ERICA: What happened to my sweet girl?
NINA: She is gone.
ERICA: You can’t handle this.
NINA: I can’t? I am the swan queen. You are the one who never left the corps.
Throughout this dialogue, a trickster energy is noticeable in both women. However, whereas Erica’s trickster is focused on damaging Nina, Nina’s trickster is focused on protecting herself and, as Haas and Hunziker (2011) said, “[getting] out of the double binds that other people set” (p. 216). Nina is caught between two undesirable outcomes: if she dances, she upsets her mother, and if she pleases her mother, she does not get to dance. Haas and Hunziker (2011) mentioned, “Beebe believes the trickster compensates for the vulnerability of the puer/puella in us, enabling us to better survive the cruelty of the world” (p. 216). The trickster emerges in Nina’s case to compensate for her fragility in a world that has blocked her own capacity to think, choose, and decide. In other words, Erica has affected the development of Nina’s puella introverted thinking function (Ti) and her trickster extraverted thinking (Te).

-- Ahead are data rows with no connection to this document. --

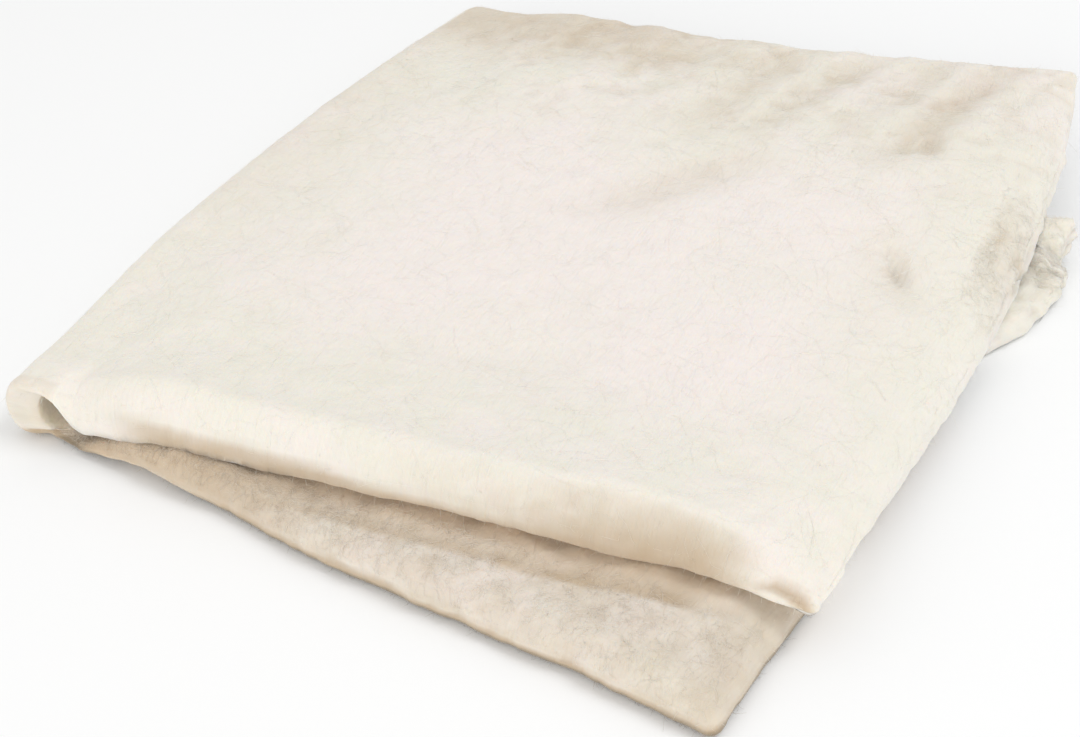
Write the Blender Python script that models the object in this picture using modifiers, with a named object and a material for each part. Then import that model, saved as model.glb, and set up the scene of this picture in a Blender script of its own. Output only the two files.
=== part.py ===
"""Fiberglass muffler packing: one needled glass-fibre mat, folded once like a book.

The mat lies on its lower leaf. The fold is on the left (-X) and runs a little askew, so the
two leaves fan out at the front right. The front edges stand apart as a shallow mouth, the
upper leaf's right edge sags outside the lower leaf, and the lower leaf's back right corner
is bunched up and sticks out. Metres, +Z up, +Y towards the back.
"""
import math

import bmesh
import bpy
from mathutils import Vector

# The mat, flat
MAT_WIDTH = 0.305
LOWER_LEAF_LENGTH = 0.279
UPPER_LEAF_LENGTH = 0.291
LOWER_THICKNESS = 0.0125
UPPER_THICKNESS = 0.0145
FOLD_THICKNESS = 0.0072
EDGE_THICKNESS_LOSS = 0.0030
EDGE_TAPER = 0.024

# The fold
FOLD_SKEW = math.radians(3.9)
FOLD_RADIUS_FRONT = 0.0056
FOLD_RADIUS_BACK = 0.0096
FOLD_SWELL = 0.0040
FOLD_BULGE = 0.0050
FOLD_RUN = 0.055
FOLD_END_REACH = 0.050
FOLD_END_OPENING = 0.0026
FOLD_END_LOWER = 0.0052
FOLD_END_LOWER_START = 0.025
FOLD_END_LOWER_RUN = 0.065
FOLD_END_UPPER = 0.0070
FOLD_END_UPPER_START = 0.006
FOLD_END_UPPER_RUN = 0.022
FOLD_END_SETBACK = 0.0040
FOLD_END_SETBACK_REACH = 0.100
FRONT_FULLNESS = 0.0020

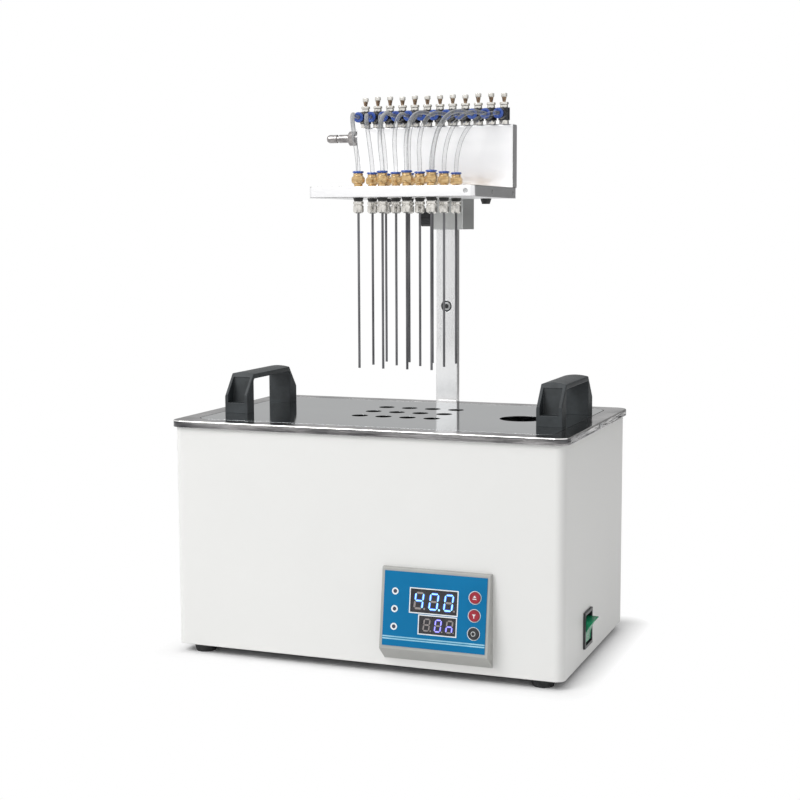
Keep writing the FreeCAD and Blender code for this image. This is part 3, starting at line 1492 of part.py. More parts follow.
for thing in nodes:
    thing.Shape.exportStep("parts/%s.step" % thing.Label)
print(len(nodes), "nodes written")
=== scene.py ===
import math

import bpy
from mathutils import Matrix, Vector


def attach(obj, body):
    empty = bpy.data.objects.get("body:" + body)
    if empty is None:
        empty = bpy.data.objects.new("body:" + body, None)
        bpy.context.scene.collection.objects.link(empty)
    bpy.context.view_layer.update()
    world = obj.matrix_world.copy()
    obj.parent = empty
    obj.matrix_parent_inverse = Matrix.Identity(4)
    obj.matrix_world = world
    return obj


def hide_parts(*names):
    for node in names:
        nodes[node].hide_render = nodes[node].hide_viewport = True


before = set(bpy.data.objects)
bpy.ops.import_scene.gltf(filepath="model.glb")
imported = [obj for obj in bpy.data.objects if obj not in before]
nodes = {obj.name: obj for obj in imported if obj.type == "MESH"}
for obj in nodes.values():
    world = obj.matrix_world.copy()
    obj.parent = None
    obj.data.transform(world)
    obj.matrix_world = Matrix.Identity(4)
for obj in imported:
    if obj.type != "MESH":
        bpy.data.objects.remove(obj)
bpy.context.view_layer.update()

# Casing: one folded sheet with welded rounded corners, sprayed with an off-white powder coat.
# The coat keeps a fine orange-peel texture and a few slightly duller patches.
MM = 0.001


def coat(name, tones, grain=30, gloss=(0.4, 0.5), relief=(900, 0.02), stretch=(1, 1, 1),
         worn=None, edge_band=(0.75, 0.98, 0.6), rolled_highlight=None, round_by=0.0004, **fixed):
    """A finish whose colour, gloss and relief vary over the piece. grain and relief[0] are the
    scales of the two noises, and relief[1] is a depth in mm. An edge colour may be laid where
    the rounded shading normal bends from the true one, and the edge band says where an edge
    counts and how much of that colour shows; it stands for rubbed wear on some pieces and for
    painted highlights and painted shade on others. A rolled edge, which leans between upright
    and level, may be given a painted highlight."""
    material = bpy.data.materials.new(name)
    material.use_nodes = True
    tree = material.node_tree
    shader = tree.nodes["Principled BSDF"]
    for socket, value in fixed.items():
        shader.inputs[socket.replace("_", " ")].default_value = value
    place = tree.nodes.new("ShaderNodeTexCoord")
    turn = tree.nodes.new("ShaderNodeMapping")
    turn.inputs["Scale"].default_value = stretch
    tree.links.new(place.outputs["Object"], turn.inputs["Vector"])

    def cloud(scale, detail):
        noise = tree.nodes.new("ShaderNodeTexNoise")
        noise.inputs["Scale"].default_value = scale
        noise.inputs["Detail"].default_value = detail
        tree.links.new(turn.outputs["Vector"], noise.inputs["Vector"])
        return noise.outputs["Fac"]

    def span(source, low, high, to_low, to_high):
        node = tree.nodes.new("ShaderNodeMapRange")
        node.inputs["From Min"].default_value = low
        node.inputs["From Max"].default_value = high
        node.inputs["To Min"].default_value = to_low
        node.inputs["To Max"].default_value = to_high
        tree.links.new(source, node.inputs["Value"])
        return node.outputs["Result"]

    def blend(factor, first, second):
        node = tree.nodes.new("ShaderNodeMix")
        node.data_type = "RGBA"
        tree.links.new(factor, node.inputs["Factor"])
        for socket, colour in ((node.inputs["A"], first), (node.inputs["B"], second)):
            if isinstance(colour, tuple):
                socket.default_value = (*colour, 1)
            else:
                tree.links.new(colour, socket)
        return node.outputs["Result"]

    colour = blend(span(cloud(grain, 5), 0.35, 0.65, 0, 1), *tones)
    rounding = tree.nodes.new("ShaderNodeBevel")
    rounding.samples = 6
    rounding.inputs["Radius"].default_value = round_by
    # Edge colour: rubbed wear on some pieces, and painted highlights and painted shade on others.
    if worn:
        shape = tree.nodes.new("ShaderNodeNewGeometry")
        facing = tree.nodes.new("ShaderNodeVectorMath")
        facing.operation = "DOT_PRODUCT"
        tree.links.new(rounding.outputs["Normal"], facing.inputs[0])
        tree.links.new(shape.outputs["Normal"], facing.inputs[1])
        edge_mask = span(facing.outputs["Value"], *edge_band, 0)
        colour = blend(edge_mask, colour, worn)
    # A painted highlight along rolled edges, which lean between upright and level.
    if rolled_highlight:
        shape = tree.nodes.new("ShaderNodeNewGeometry")
        split = tree.nodes.new("ShaderNodeSeparateXYZ")
        tree.links.new(shape.outputs["Normal"], split.inputs["Vector"])
        fold = tree.nodes.new("ShaderNodeMath")
        fold.operation = "PINGPONG"
        fold.inputs[1].default_value = 0.5
        tree.links.new(split.outputs["Z"], fold.inputs[0])
        colour = blend(span(fold.outputs["Value"], 0.04, 0.2, 0, 1), colour, rolled_highlight)
    tree.links.new(colour, shader.inputs["Base Color"])
    texture = cloud(relief[0], 3)
    tree.links.new(span(texture, 0.3, 0.7, *gloss), shader.inputs["Roughness"])
    bump = tree.nodes.new("ShaderNodeBump")
    bump.inputs["Strength"].default_value = 1
    bump.inputs["Distance"].default_value = relief[1] * MM
    tree.links.new(texture, bump.inputs["Height"])
    tree.links.new(rounding.outputs["Normal"], bump.inputs["Normal"])
    tree.links.new(bump.outputs["Normal"], shader.inputs["Normal"])
    return material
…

Nina finally gets her opportunity to dance both roles. Leroy tells her, “The only person standing in your way is you. It is time to let her go. Lose yourself.” However, during the first act, when Nina is the white swan, she falls down on the stage, a situation that makes her feel embarrassed, angry, and very sad. Leroy’s advice of losing herself and the falling on stage while performing a known role indicate that Nina is losing control over her dominant function Ni, from where she dances the white swan. If she loses control as Leroy suggests, she loses what she knows, which in life must happen to face the challenges that naturally arise, but Nina’s falling suggests her incapacity to face the unknown, the dark side of her dance. In seeking perfection, she is dancing with the ego, forgetting that behind her is a shadowy figure pushing to be recognized.


References
Aronfsky, D. (Director). (2010). Black swan. [Motion picture]. U.S.: Fox Searchlight Pictures.
Beebe, J. (2006). Evolving the eight-function model. Australian Psychological Type Review, 8(1), 39-43. (Reprinted from Bulletin of Psychological Type, 28(4), 34-39)
Haas, L. & Hunziker, M. (2011). Building blocks of personality type: A guide to using the eight-process model of personality type. Temecula, CA: TypeLabs.
Jung, C.G. (1921/1971). Psychological types. In: R.F.C. Hull (Trans.). The collected works of C.G. Jung (Vol. 6). Princeton, NJ: Princeton University Press.
Quenk, N. L. (1993). Beside ourselves: Our hidden personality in everyday life. Palo Alto, CA: Consulting Psychologists Press.
Sandner, D. & Beebe, J. (1995). Psychopathology and analysis. In M. Stein (Ed.), Jungian analysis, ( pp. 322-330). La Salle, IL: Open Court.
Sharp, D. (1987). Personality types: Jung’s model of typology. Toronto, Canada: Inner City Books.
von Franz, M-L. (1971/2013). The inferior function. In Hillman, J. & von Franz, M-L., Lectures on Jung’s typology (pp. 3-88). Dallas, TX: Spring Publications.
Images:
Header image: “Leda and the Swan,” 4th C BCE.
Still shots from Black Swan.
Promotional poster for Black Swan.
















I’ve not seen it so by reading this I have stupidly ruined the ending for myself…but what a fantastic piece of writing! I am INFJ and I am unsure whether I have learned yet how to dance in the most productive way with my shadow. Perhaps watching this will help illuminate things, thank you Diana!